The role of the Shin Bet is to deal with threats to national security, not with criminal activities. Even the head of the Shin Bet, Ronen Bar, has expressed strong reservations about the organization becoming involved in investigations that are not national security-related. It was reported that, in a discussion with Prime Minister Benjamin Netanyahu, Bar said: “If the state involves the Shin Bet in every complex problem it’s faced with, it will become a different country.” By “a different country,” he meant one not only where the lines between national security issues and criminality are blurred, but one whose internal security force has descended a slippery slope to become a tool in the hands of the government for political purposes.
Admittedly, in recent weeks, more politicians and civil servants in the Palestinian municipalities have been targeted by gangs who are trying to spread fear and force them to serve the economic interests of organized crime. But if the Shin Bet is to be used, it must be in very specific cases, pending the permission of the courts, to ensure there is no subtext being employed by the National Security Ministry, and especially the anti-Arab Ben-Gvir, of exploiting such situations in order to violate the human, political and civil rights of Palestinians who are citizens of Israel.

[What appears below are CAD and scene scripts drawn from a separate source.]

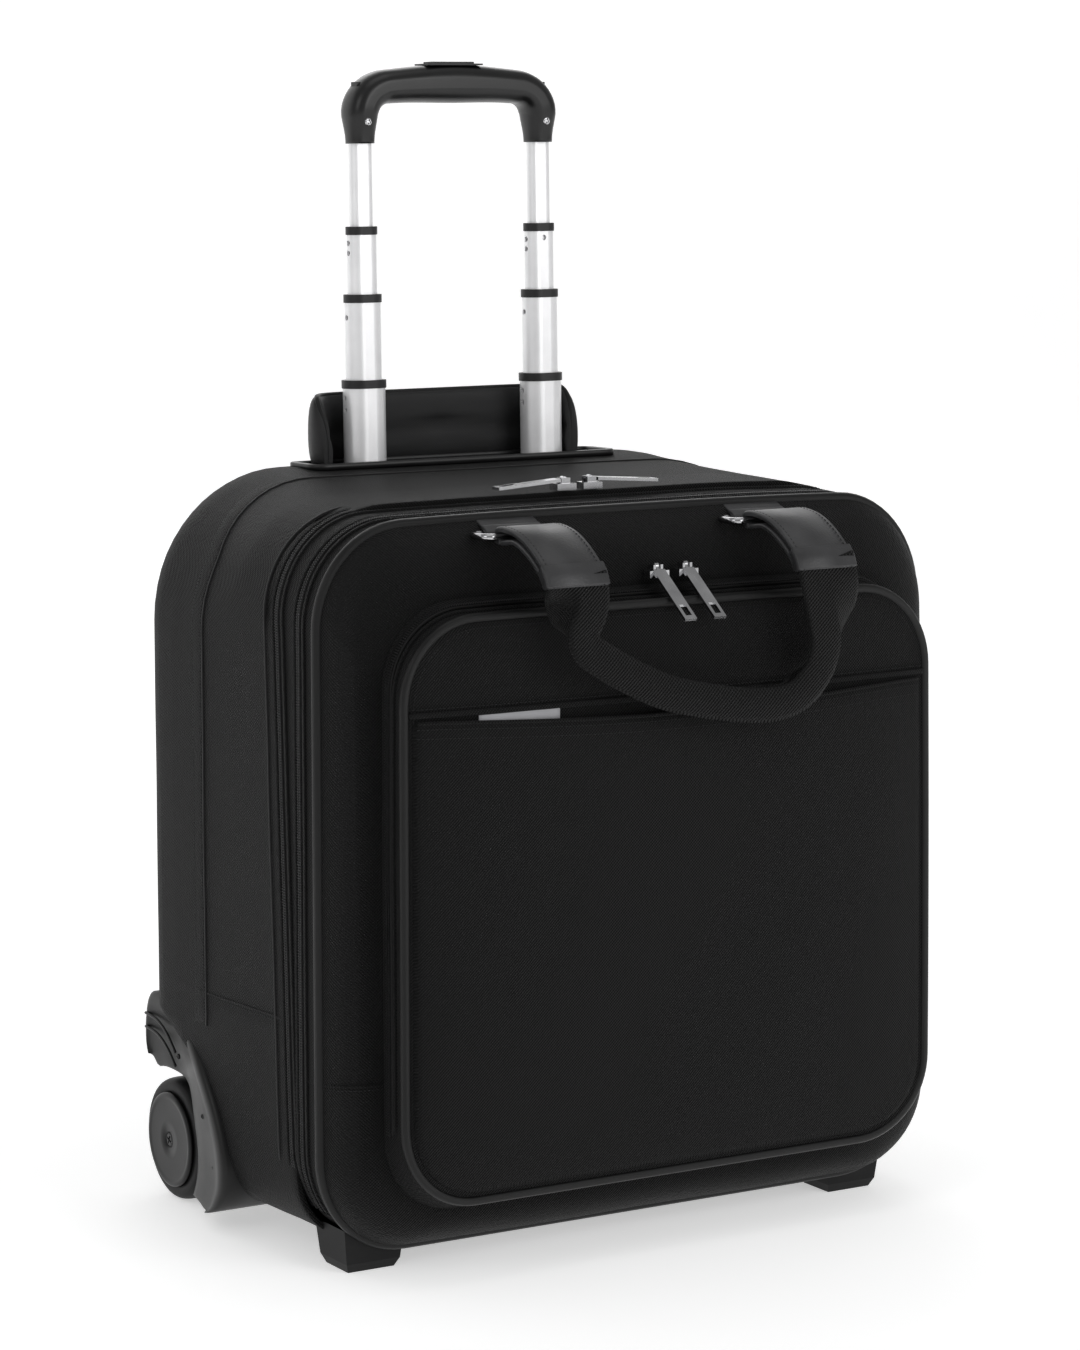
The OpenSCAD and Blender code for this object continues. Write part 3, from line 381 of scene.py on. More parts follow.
weave, weave_in, weave_out = start_group(
    "weave", [("Threads", "NodeSocketFloat", 5200.0), ("Slub", "NodeSocketFloat", 0.5)],
    [("Height", "NodeSocketFloat"), ("Tone", "NodeSocketFloat")])
spot = weave.nodes.new("ShaderNodeTexCoord")
axes = weave.nodes.new("ShaderNodeSeparateXYZ")
wire(weave, spot.outputs["Object"], axes.inputs[0])
facing = weave.nodes.new("ShaderNodeSeparateXYZ")
wire(weave, spot.outputs["Normal"], facing.inputs[0])
waves = []
for axis in range(3):
    along = math_node(weave, "MULTIPLY", axes.outputs[axis], weave_in.outputs["Threads"])
    waves.append(math_node(weave, "SINE", along))
height = None
for axis, (a, b) in enumerate(((1, 2), (0, 2), (0, 1))):
    cross = math_node(weave, "MULTIPLY", waves[a], waves[b])
    share = math_node(weave, "POWER", math_node(weave, "ABSOLUTE", facing.outputs[axis]), 4.0)
    part = math_node(weave, "MULTIPLY", cross, share)
    height = part if height is None else math_node(weave, "ADD", height, part)
slub = weave.nodes.new("ShaderNodeTexNoise")
slub.inputs["Scale"].default_value = 520.0
slub.inputs["Detail"].default_value = 3.0
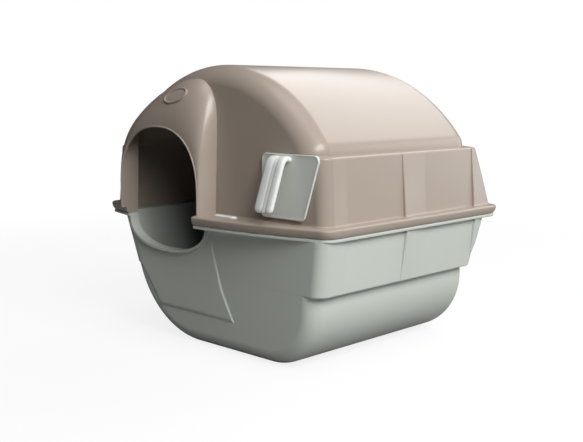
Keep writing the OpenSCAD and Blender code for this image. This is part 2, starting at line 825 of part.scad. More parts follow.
module latch_pin(k) {
    color(steel)
        at_latch(k)
            rotate([90, 0, 0])
                cylinder(h = latch_l + 2 * (lug_gap + lug_t), r = pin_r, center = true, $fn = 40);
}

module latch_pin_left_front() {
    latch_pin(0);
}

module latch_pin_left_rear() {
    latch_pin(1);
}

module latch_pin_rear() {
    latch_pin(2);
}

// Ears under the lip that hold the latch pins
module latch_lugs() {
    for (k = [0 : 2])
        at_latch(k)
            for (s = [-1, 1])
                difference() {
                    translate([-3 * barrel_r, s > 0 ? latch_l / 2 + lug_gap : -latch_l / 2 - lug_gap - lug_t,
                        -barrel_r - 0.5])
                        cube([4 * barrel_r, lug_t, 2 * barrel_r + 3]);
                    rotate([90, 0, 0])
                        cylinder(h = latch_l + 20, r = pin_r, center = true, $fn = 40);
                }
}

lower_shell();
upper_shell();
entry_badge();
front_tab();
filter_grille();
grille_rail_front();
grille_rail_rear();
tray_guide();
waste_tray();
tray_face();
tray_grip();
latch_left_front();
latch_left_rear();
latch_rear();
latch_pin_left_front();
latch_pin_left_rear();
latch_pin_rear();
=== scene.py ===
import math
import bmesh
import bpy
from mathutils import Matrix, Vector


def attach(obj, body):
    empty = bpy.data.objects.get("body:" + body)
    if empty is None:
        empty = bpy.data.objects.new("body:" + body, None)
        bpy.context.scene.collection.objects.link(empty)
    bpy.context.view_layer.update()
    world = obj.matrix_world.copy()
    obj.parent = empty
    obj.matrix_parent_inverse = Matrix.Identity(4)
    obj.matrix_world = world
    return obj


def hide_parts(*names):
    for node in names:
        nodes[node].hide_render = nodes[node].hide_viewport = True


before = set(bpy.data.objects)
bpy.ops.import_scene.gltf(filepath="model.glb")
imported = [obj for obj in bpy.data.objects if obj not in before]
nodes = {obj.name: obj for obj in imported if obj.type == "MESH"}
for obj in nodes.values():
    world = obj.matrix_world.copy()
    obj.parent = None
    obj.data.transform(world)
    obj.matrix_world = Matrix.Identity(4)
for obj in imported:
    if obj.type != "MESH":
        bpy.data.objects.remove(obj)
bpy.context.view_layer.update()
print("frame loaded")

# Sizes are in millimetres, and loftSolid scales them when it makes a mesh
mm = 0.001
sharp = 0.01  # radius of an edge that is left unrounded


def arcPoints(cx, cy, r, a0, a1, count):
    steps = [math.radians(a0 + (a1 - a0) * k / count) for k in range(count + 1)]
    return [(cx + r * math.cos(a), cy + r * math.sin(a)) for a in steps]


def quarterRound(r, count):  # how far in and how far along, round a quarter turn
    steps = [math.radians(90 * k / count) for k in range(count + 1)]
    return [(r * (1 - math.sin(a)), r * (1 - math.cos(a))) for a in steps]


def signedPower(v, e):
    return math.copysign(abs(v) ** e, v)


def mix(a, b, t):
    return a * (1 - t) + b * t


def loftSolid(name, rings):  # closes a stack of equal rings with flat ends
    count = len(rings[0])
    bm = bmesh.new()
    verts = [[bm.verts.new([c * mm for c in p]) for p in ring] for ring in rings]
    for a, b in zip(verts, verts[1:]):
        for k in range(count):
            bm.faces.new((a[k], a[(k + 1) % count], b[(k + 1) % count], b[k]))
    bm.faces.new(list(reversed(verts[0])))
    bm.faces.new(verts[-1])
    bmesh.ops.recalc_face_normals(bm, faces=bm.faces)
    mesh = bpy.data.meshes.new(name)
    bm.to_mesh(mesh)
    bm.free()
    piece = bpy.data.objects.new(name, mesh)
    bpy.context.scene.collection.objects.link(piece)
    return piece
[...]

For Ben-Gvir, Bezalel Smotrich and the other representatives of the Religious Zionist party, there is no perceptual difference between Palestinians who are citizens of Israel and those who are not (and this does not even remotely justify the decades-long deprivation of the human rights of Palestinians living under occupation). Both are seen by them as enemies. Ben-Gvir, in another of his bigoted outbursts, has argued that “the weapons used in Arab crime are seeping over into terrorist activity. What can we do when it’s one against the other, or against IDF soldiers?” With these comments, he conveniently conflated what is happening within Israel with what is taking place in the West Bank to serve his political agenda.
If involving the Shin Bet in moves to curb murders within the Palestinian community is one step that causes deep suspicion about the true intentions of the ultranationalist members of the government, their call to use administrative detention against crime bosses leaves no room for doubt.
Administrative detentions should, as a rule, only be used in rare cases when it is necessary to counter an immediate and extreme threat as, by definition, administrative detainees have not committed a crime. But these powers can easily be misused to incarcerate people indefinitely and not for the reasons claimed by the authorities. Because no admissible evidence is presented and no charges are brought in most of these cases – meaning that no verdict is reached and thus no sentence applied – those who are administratively detained could potentially remain in custody indefinitely without being convicted. This is an official miscarriage of justice and, in this case, is targeting a specific ethnic group.
But it does not stop there. Unless forced to change his decision, Ben-Gvir’s racist twin, Finance Minister Smotrich, intends to withhold more than $50 million in funding from Palestinian municipalities. He has defended his plan by arguing that, without proper oversight, the funds would end up in the hands of organized criminal groups. Needless to say, he did not present a shred of evidence to back up this spurious claim.
It is one of the right wing’s many bizarre claims that to improve economic conditions among the Palestinian citizens of Israel would lead to a rise in crime because there would be money to be stolen or extracted through protection rackets. By this logic, all societies should be forced into poverty to prevent crime. Israel’s Jewish society is way more affluent, yet the level of crime, including homicide, is not a fraction of that of Arab society.
The reality is that there is not enough investment in policing, job creation, education and general development for Israel’s Palestinian community. Instead, there is only chronic neglect. And this is simply because the racist far right in Israel is not bothered about Arabs killing Arabs.
Only recently, the Knesset passed a law that enforces dual punishments for sexual offences with “nationalist motivation,” as if that can be either proved as such or if it makes it worse than any other rape. Once again, this is a deflection from the incompetence of this government, which, as with Ben-Gvir’s recent suggestions, prefers to sow hatred and division within Israeli society rather than look for any constructive solution. Hatred and incitement are this government’s forte and, until it is brought down, it will continue to do what fascist-like governments always do, which is to blame minorities for their own hardships and suffering and to punish them for that.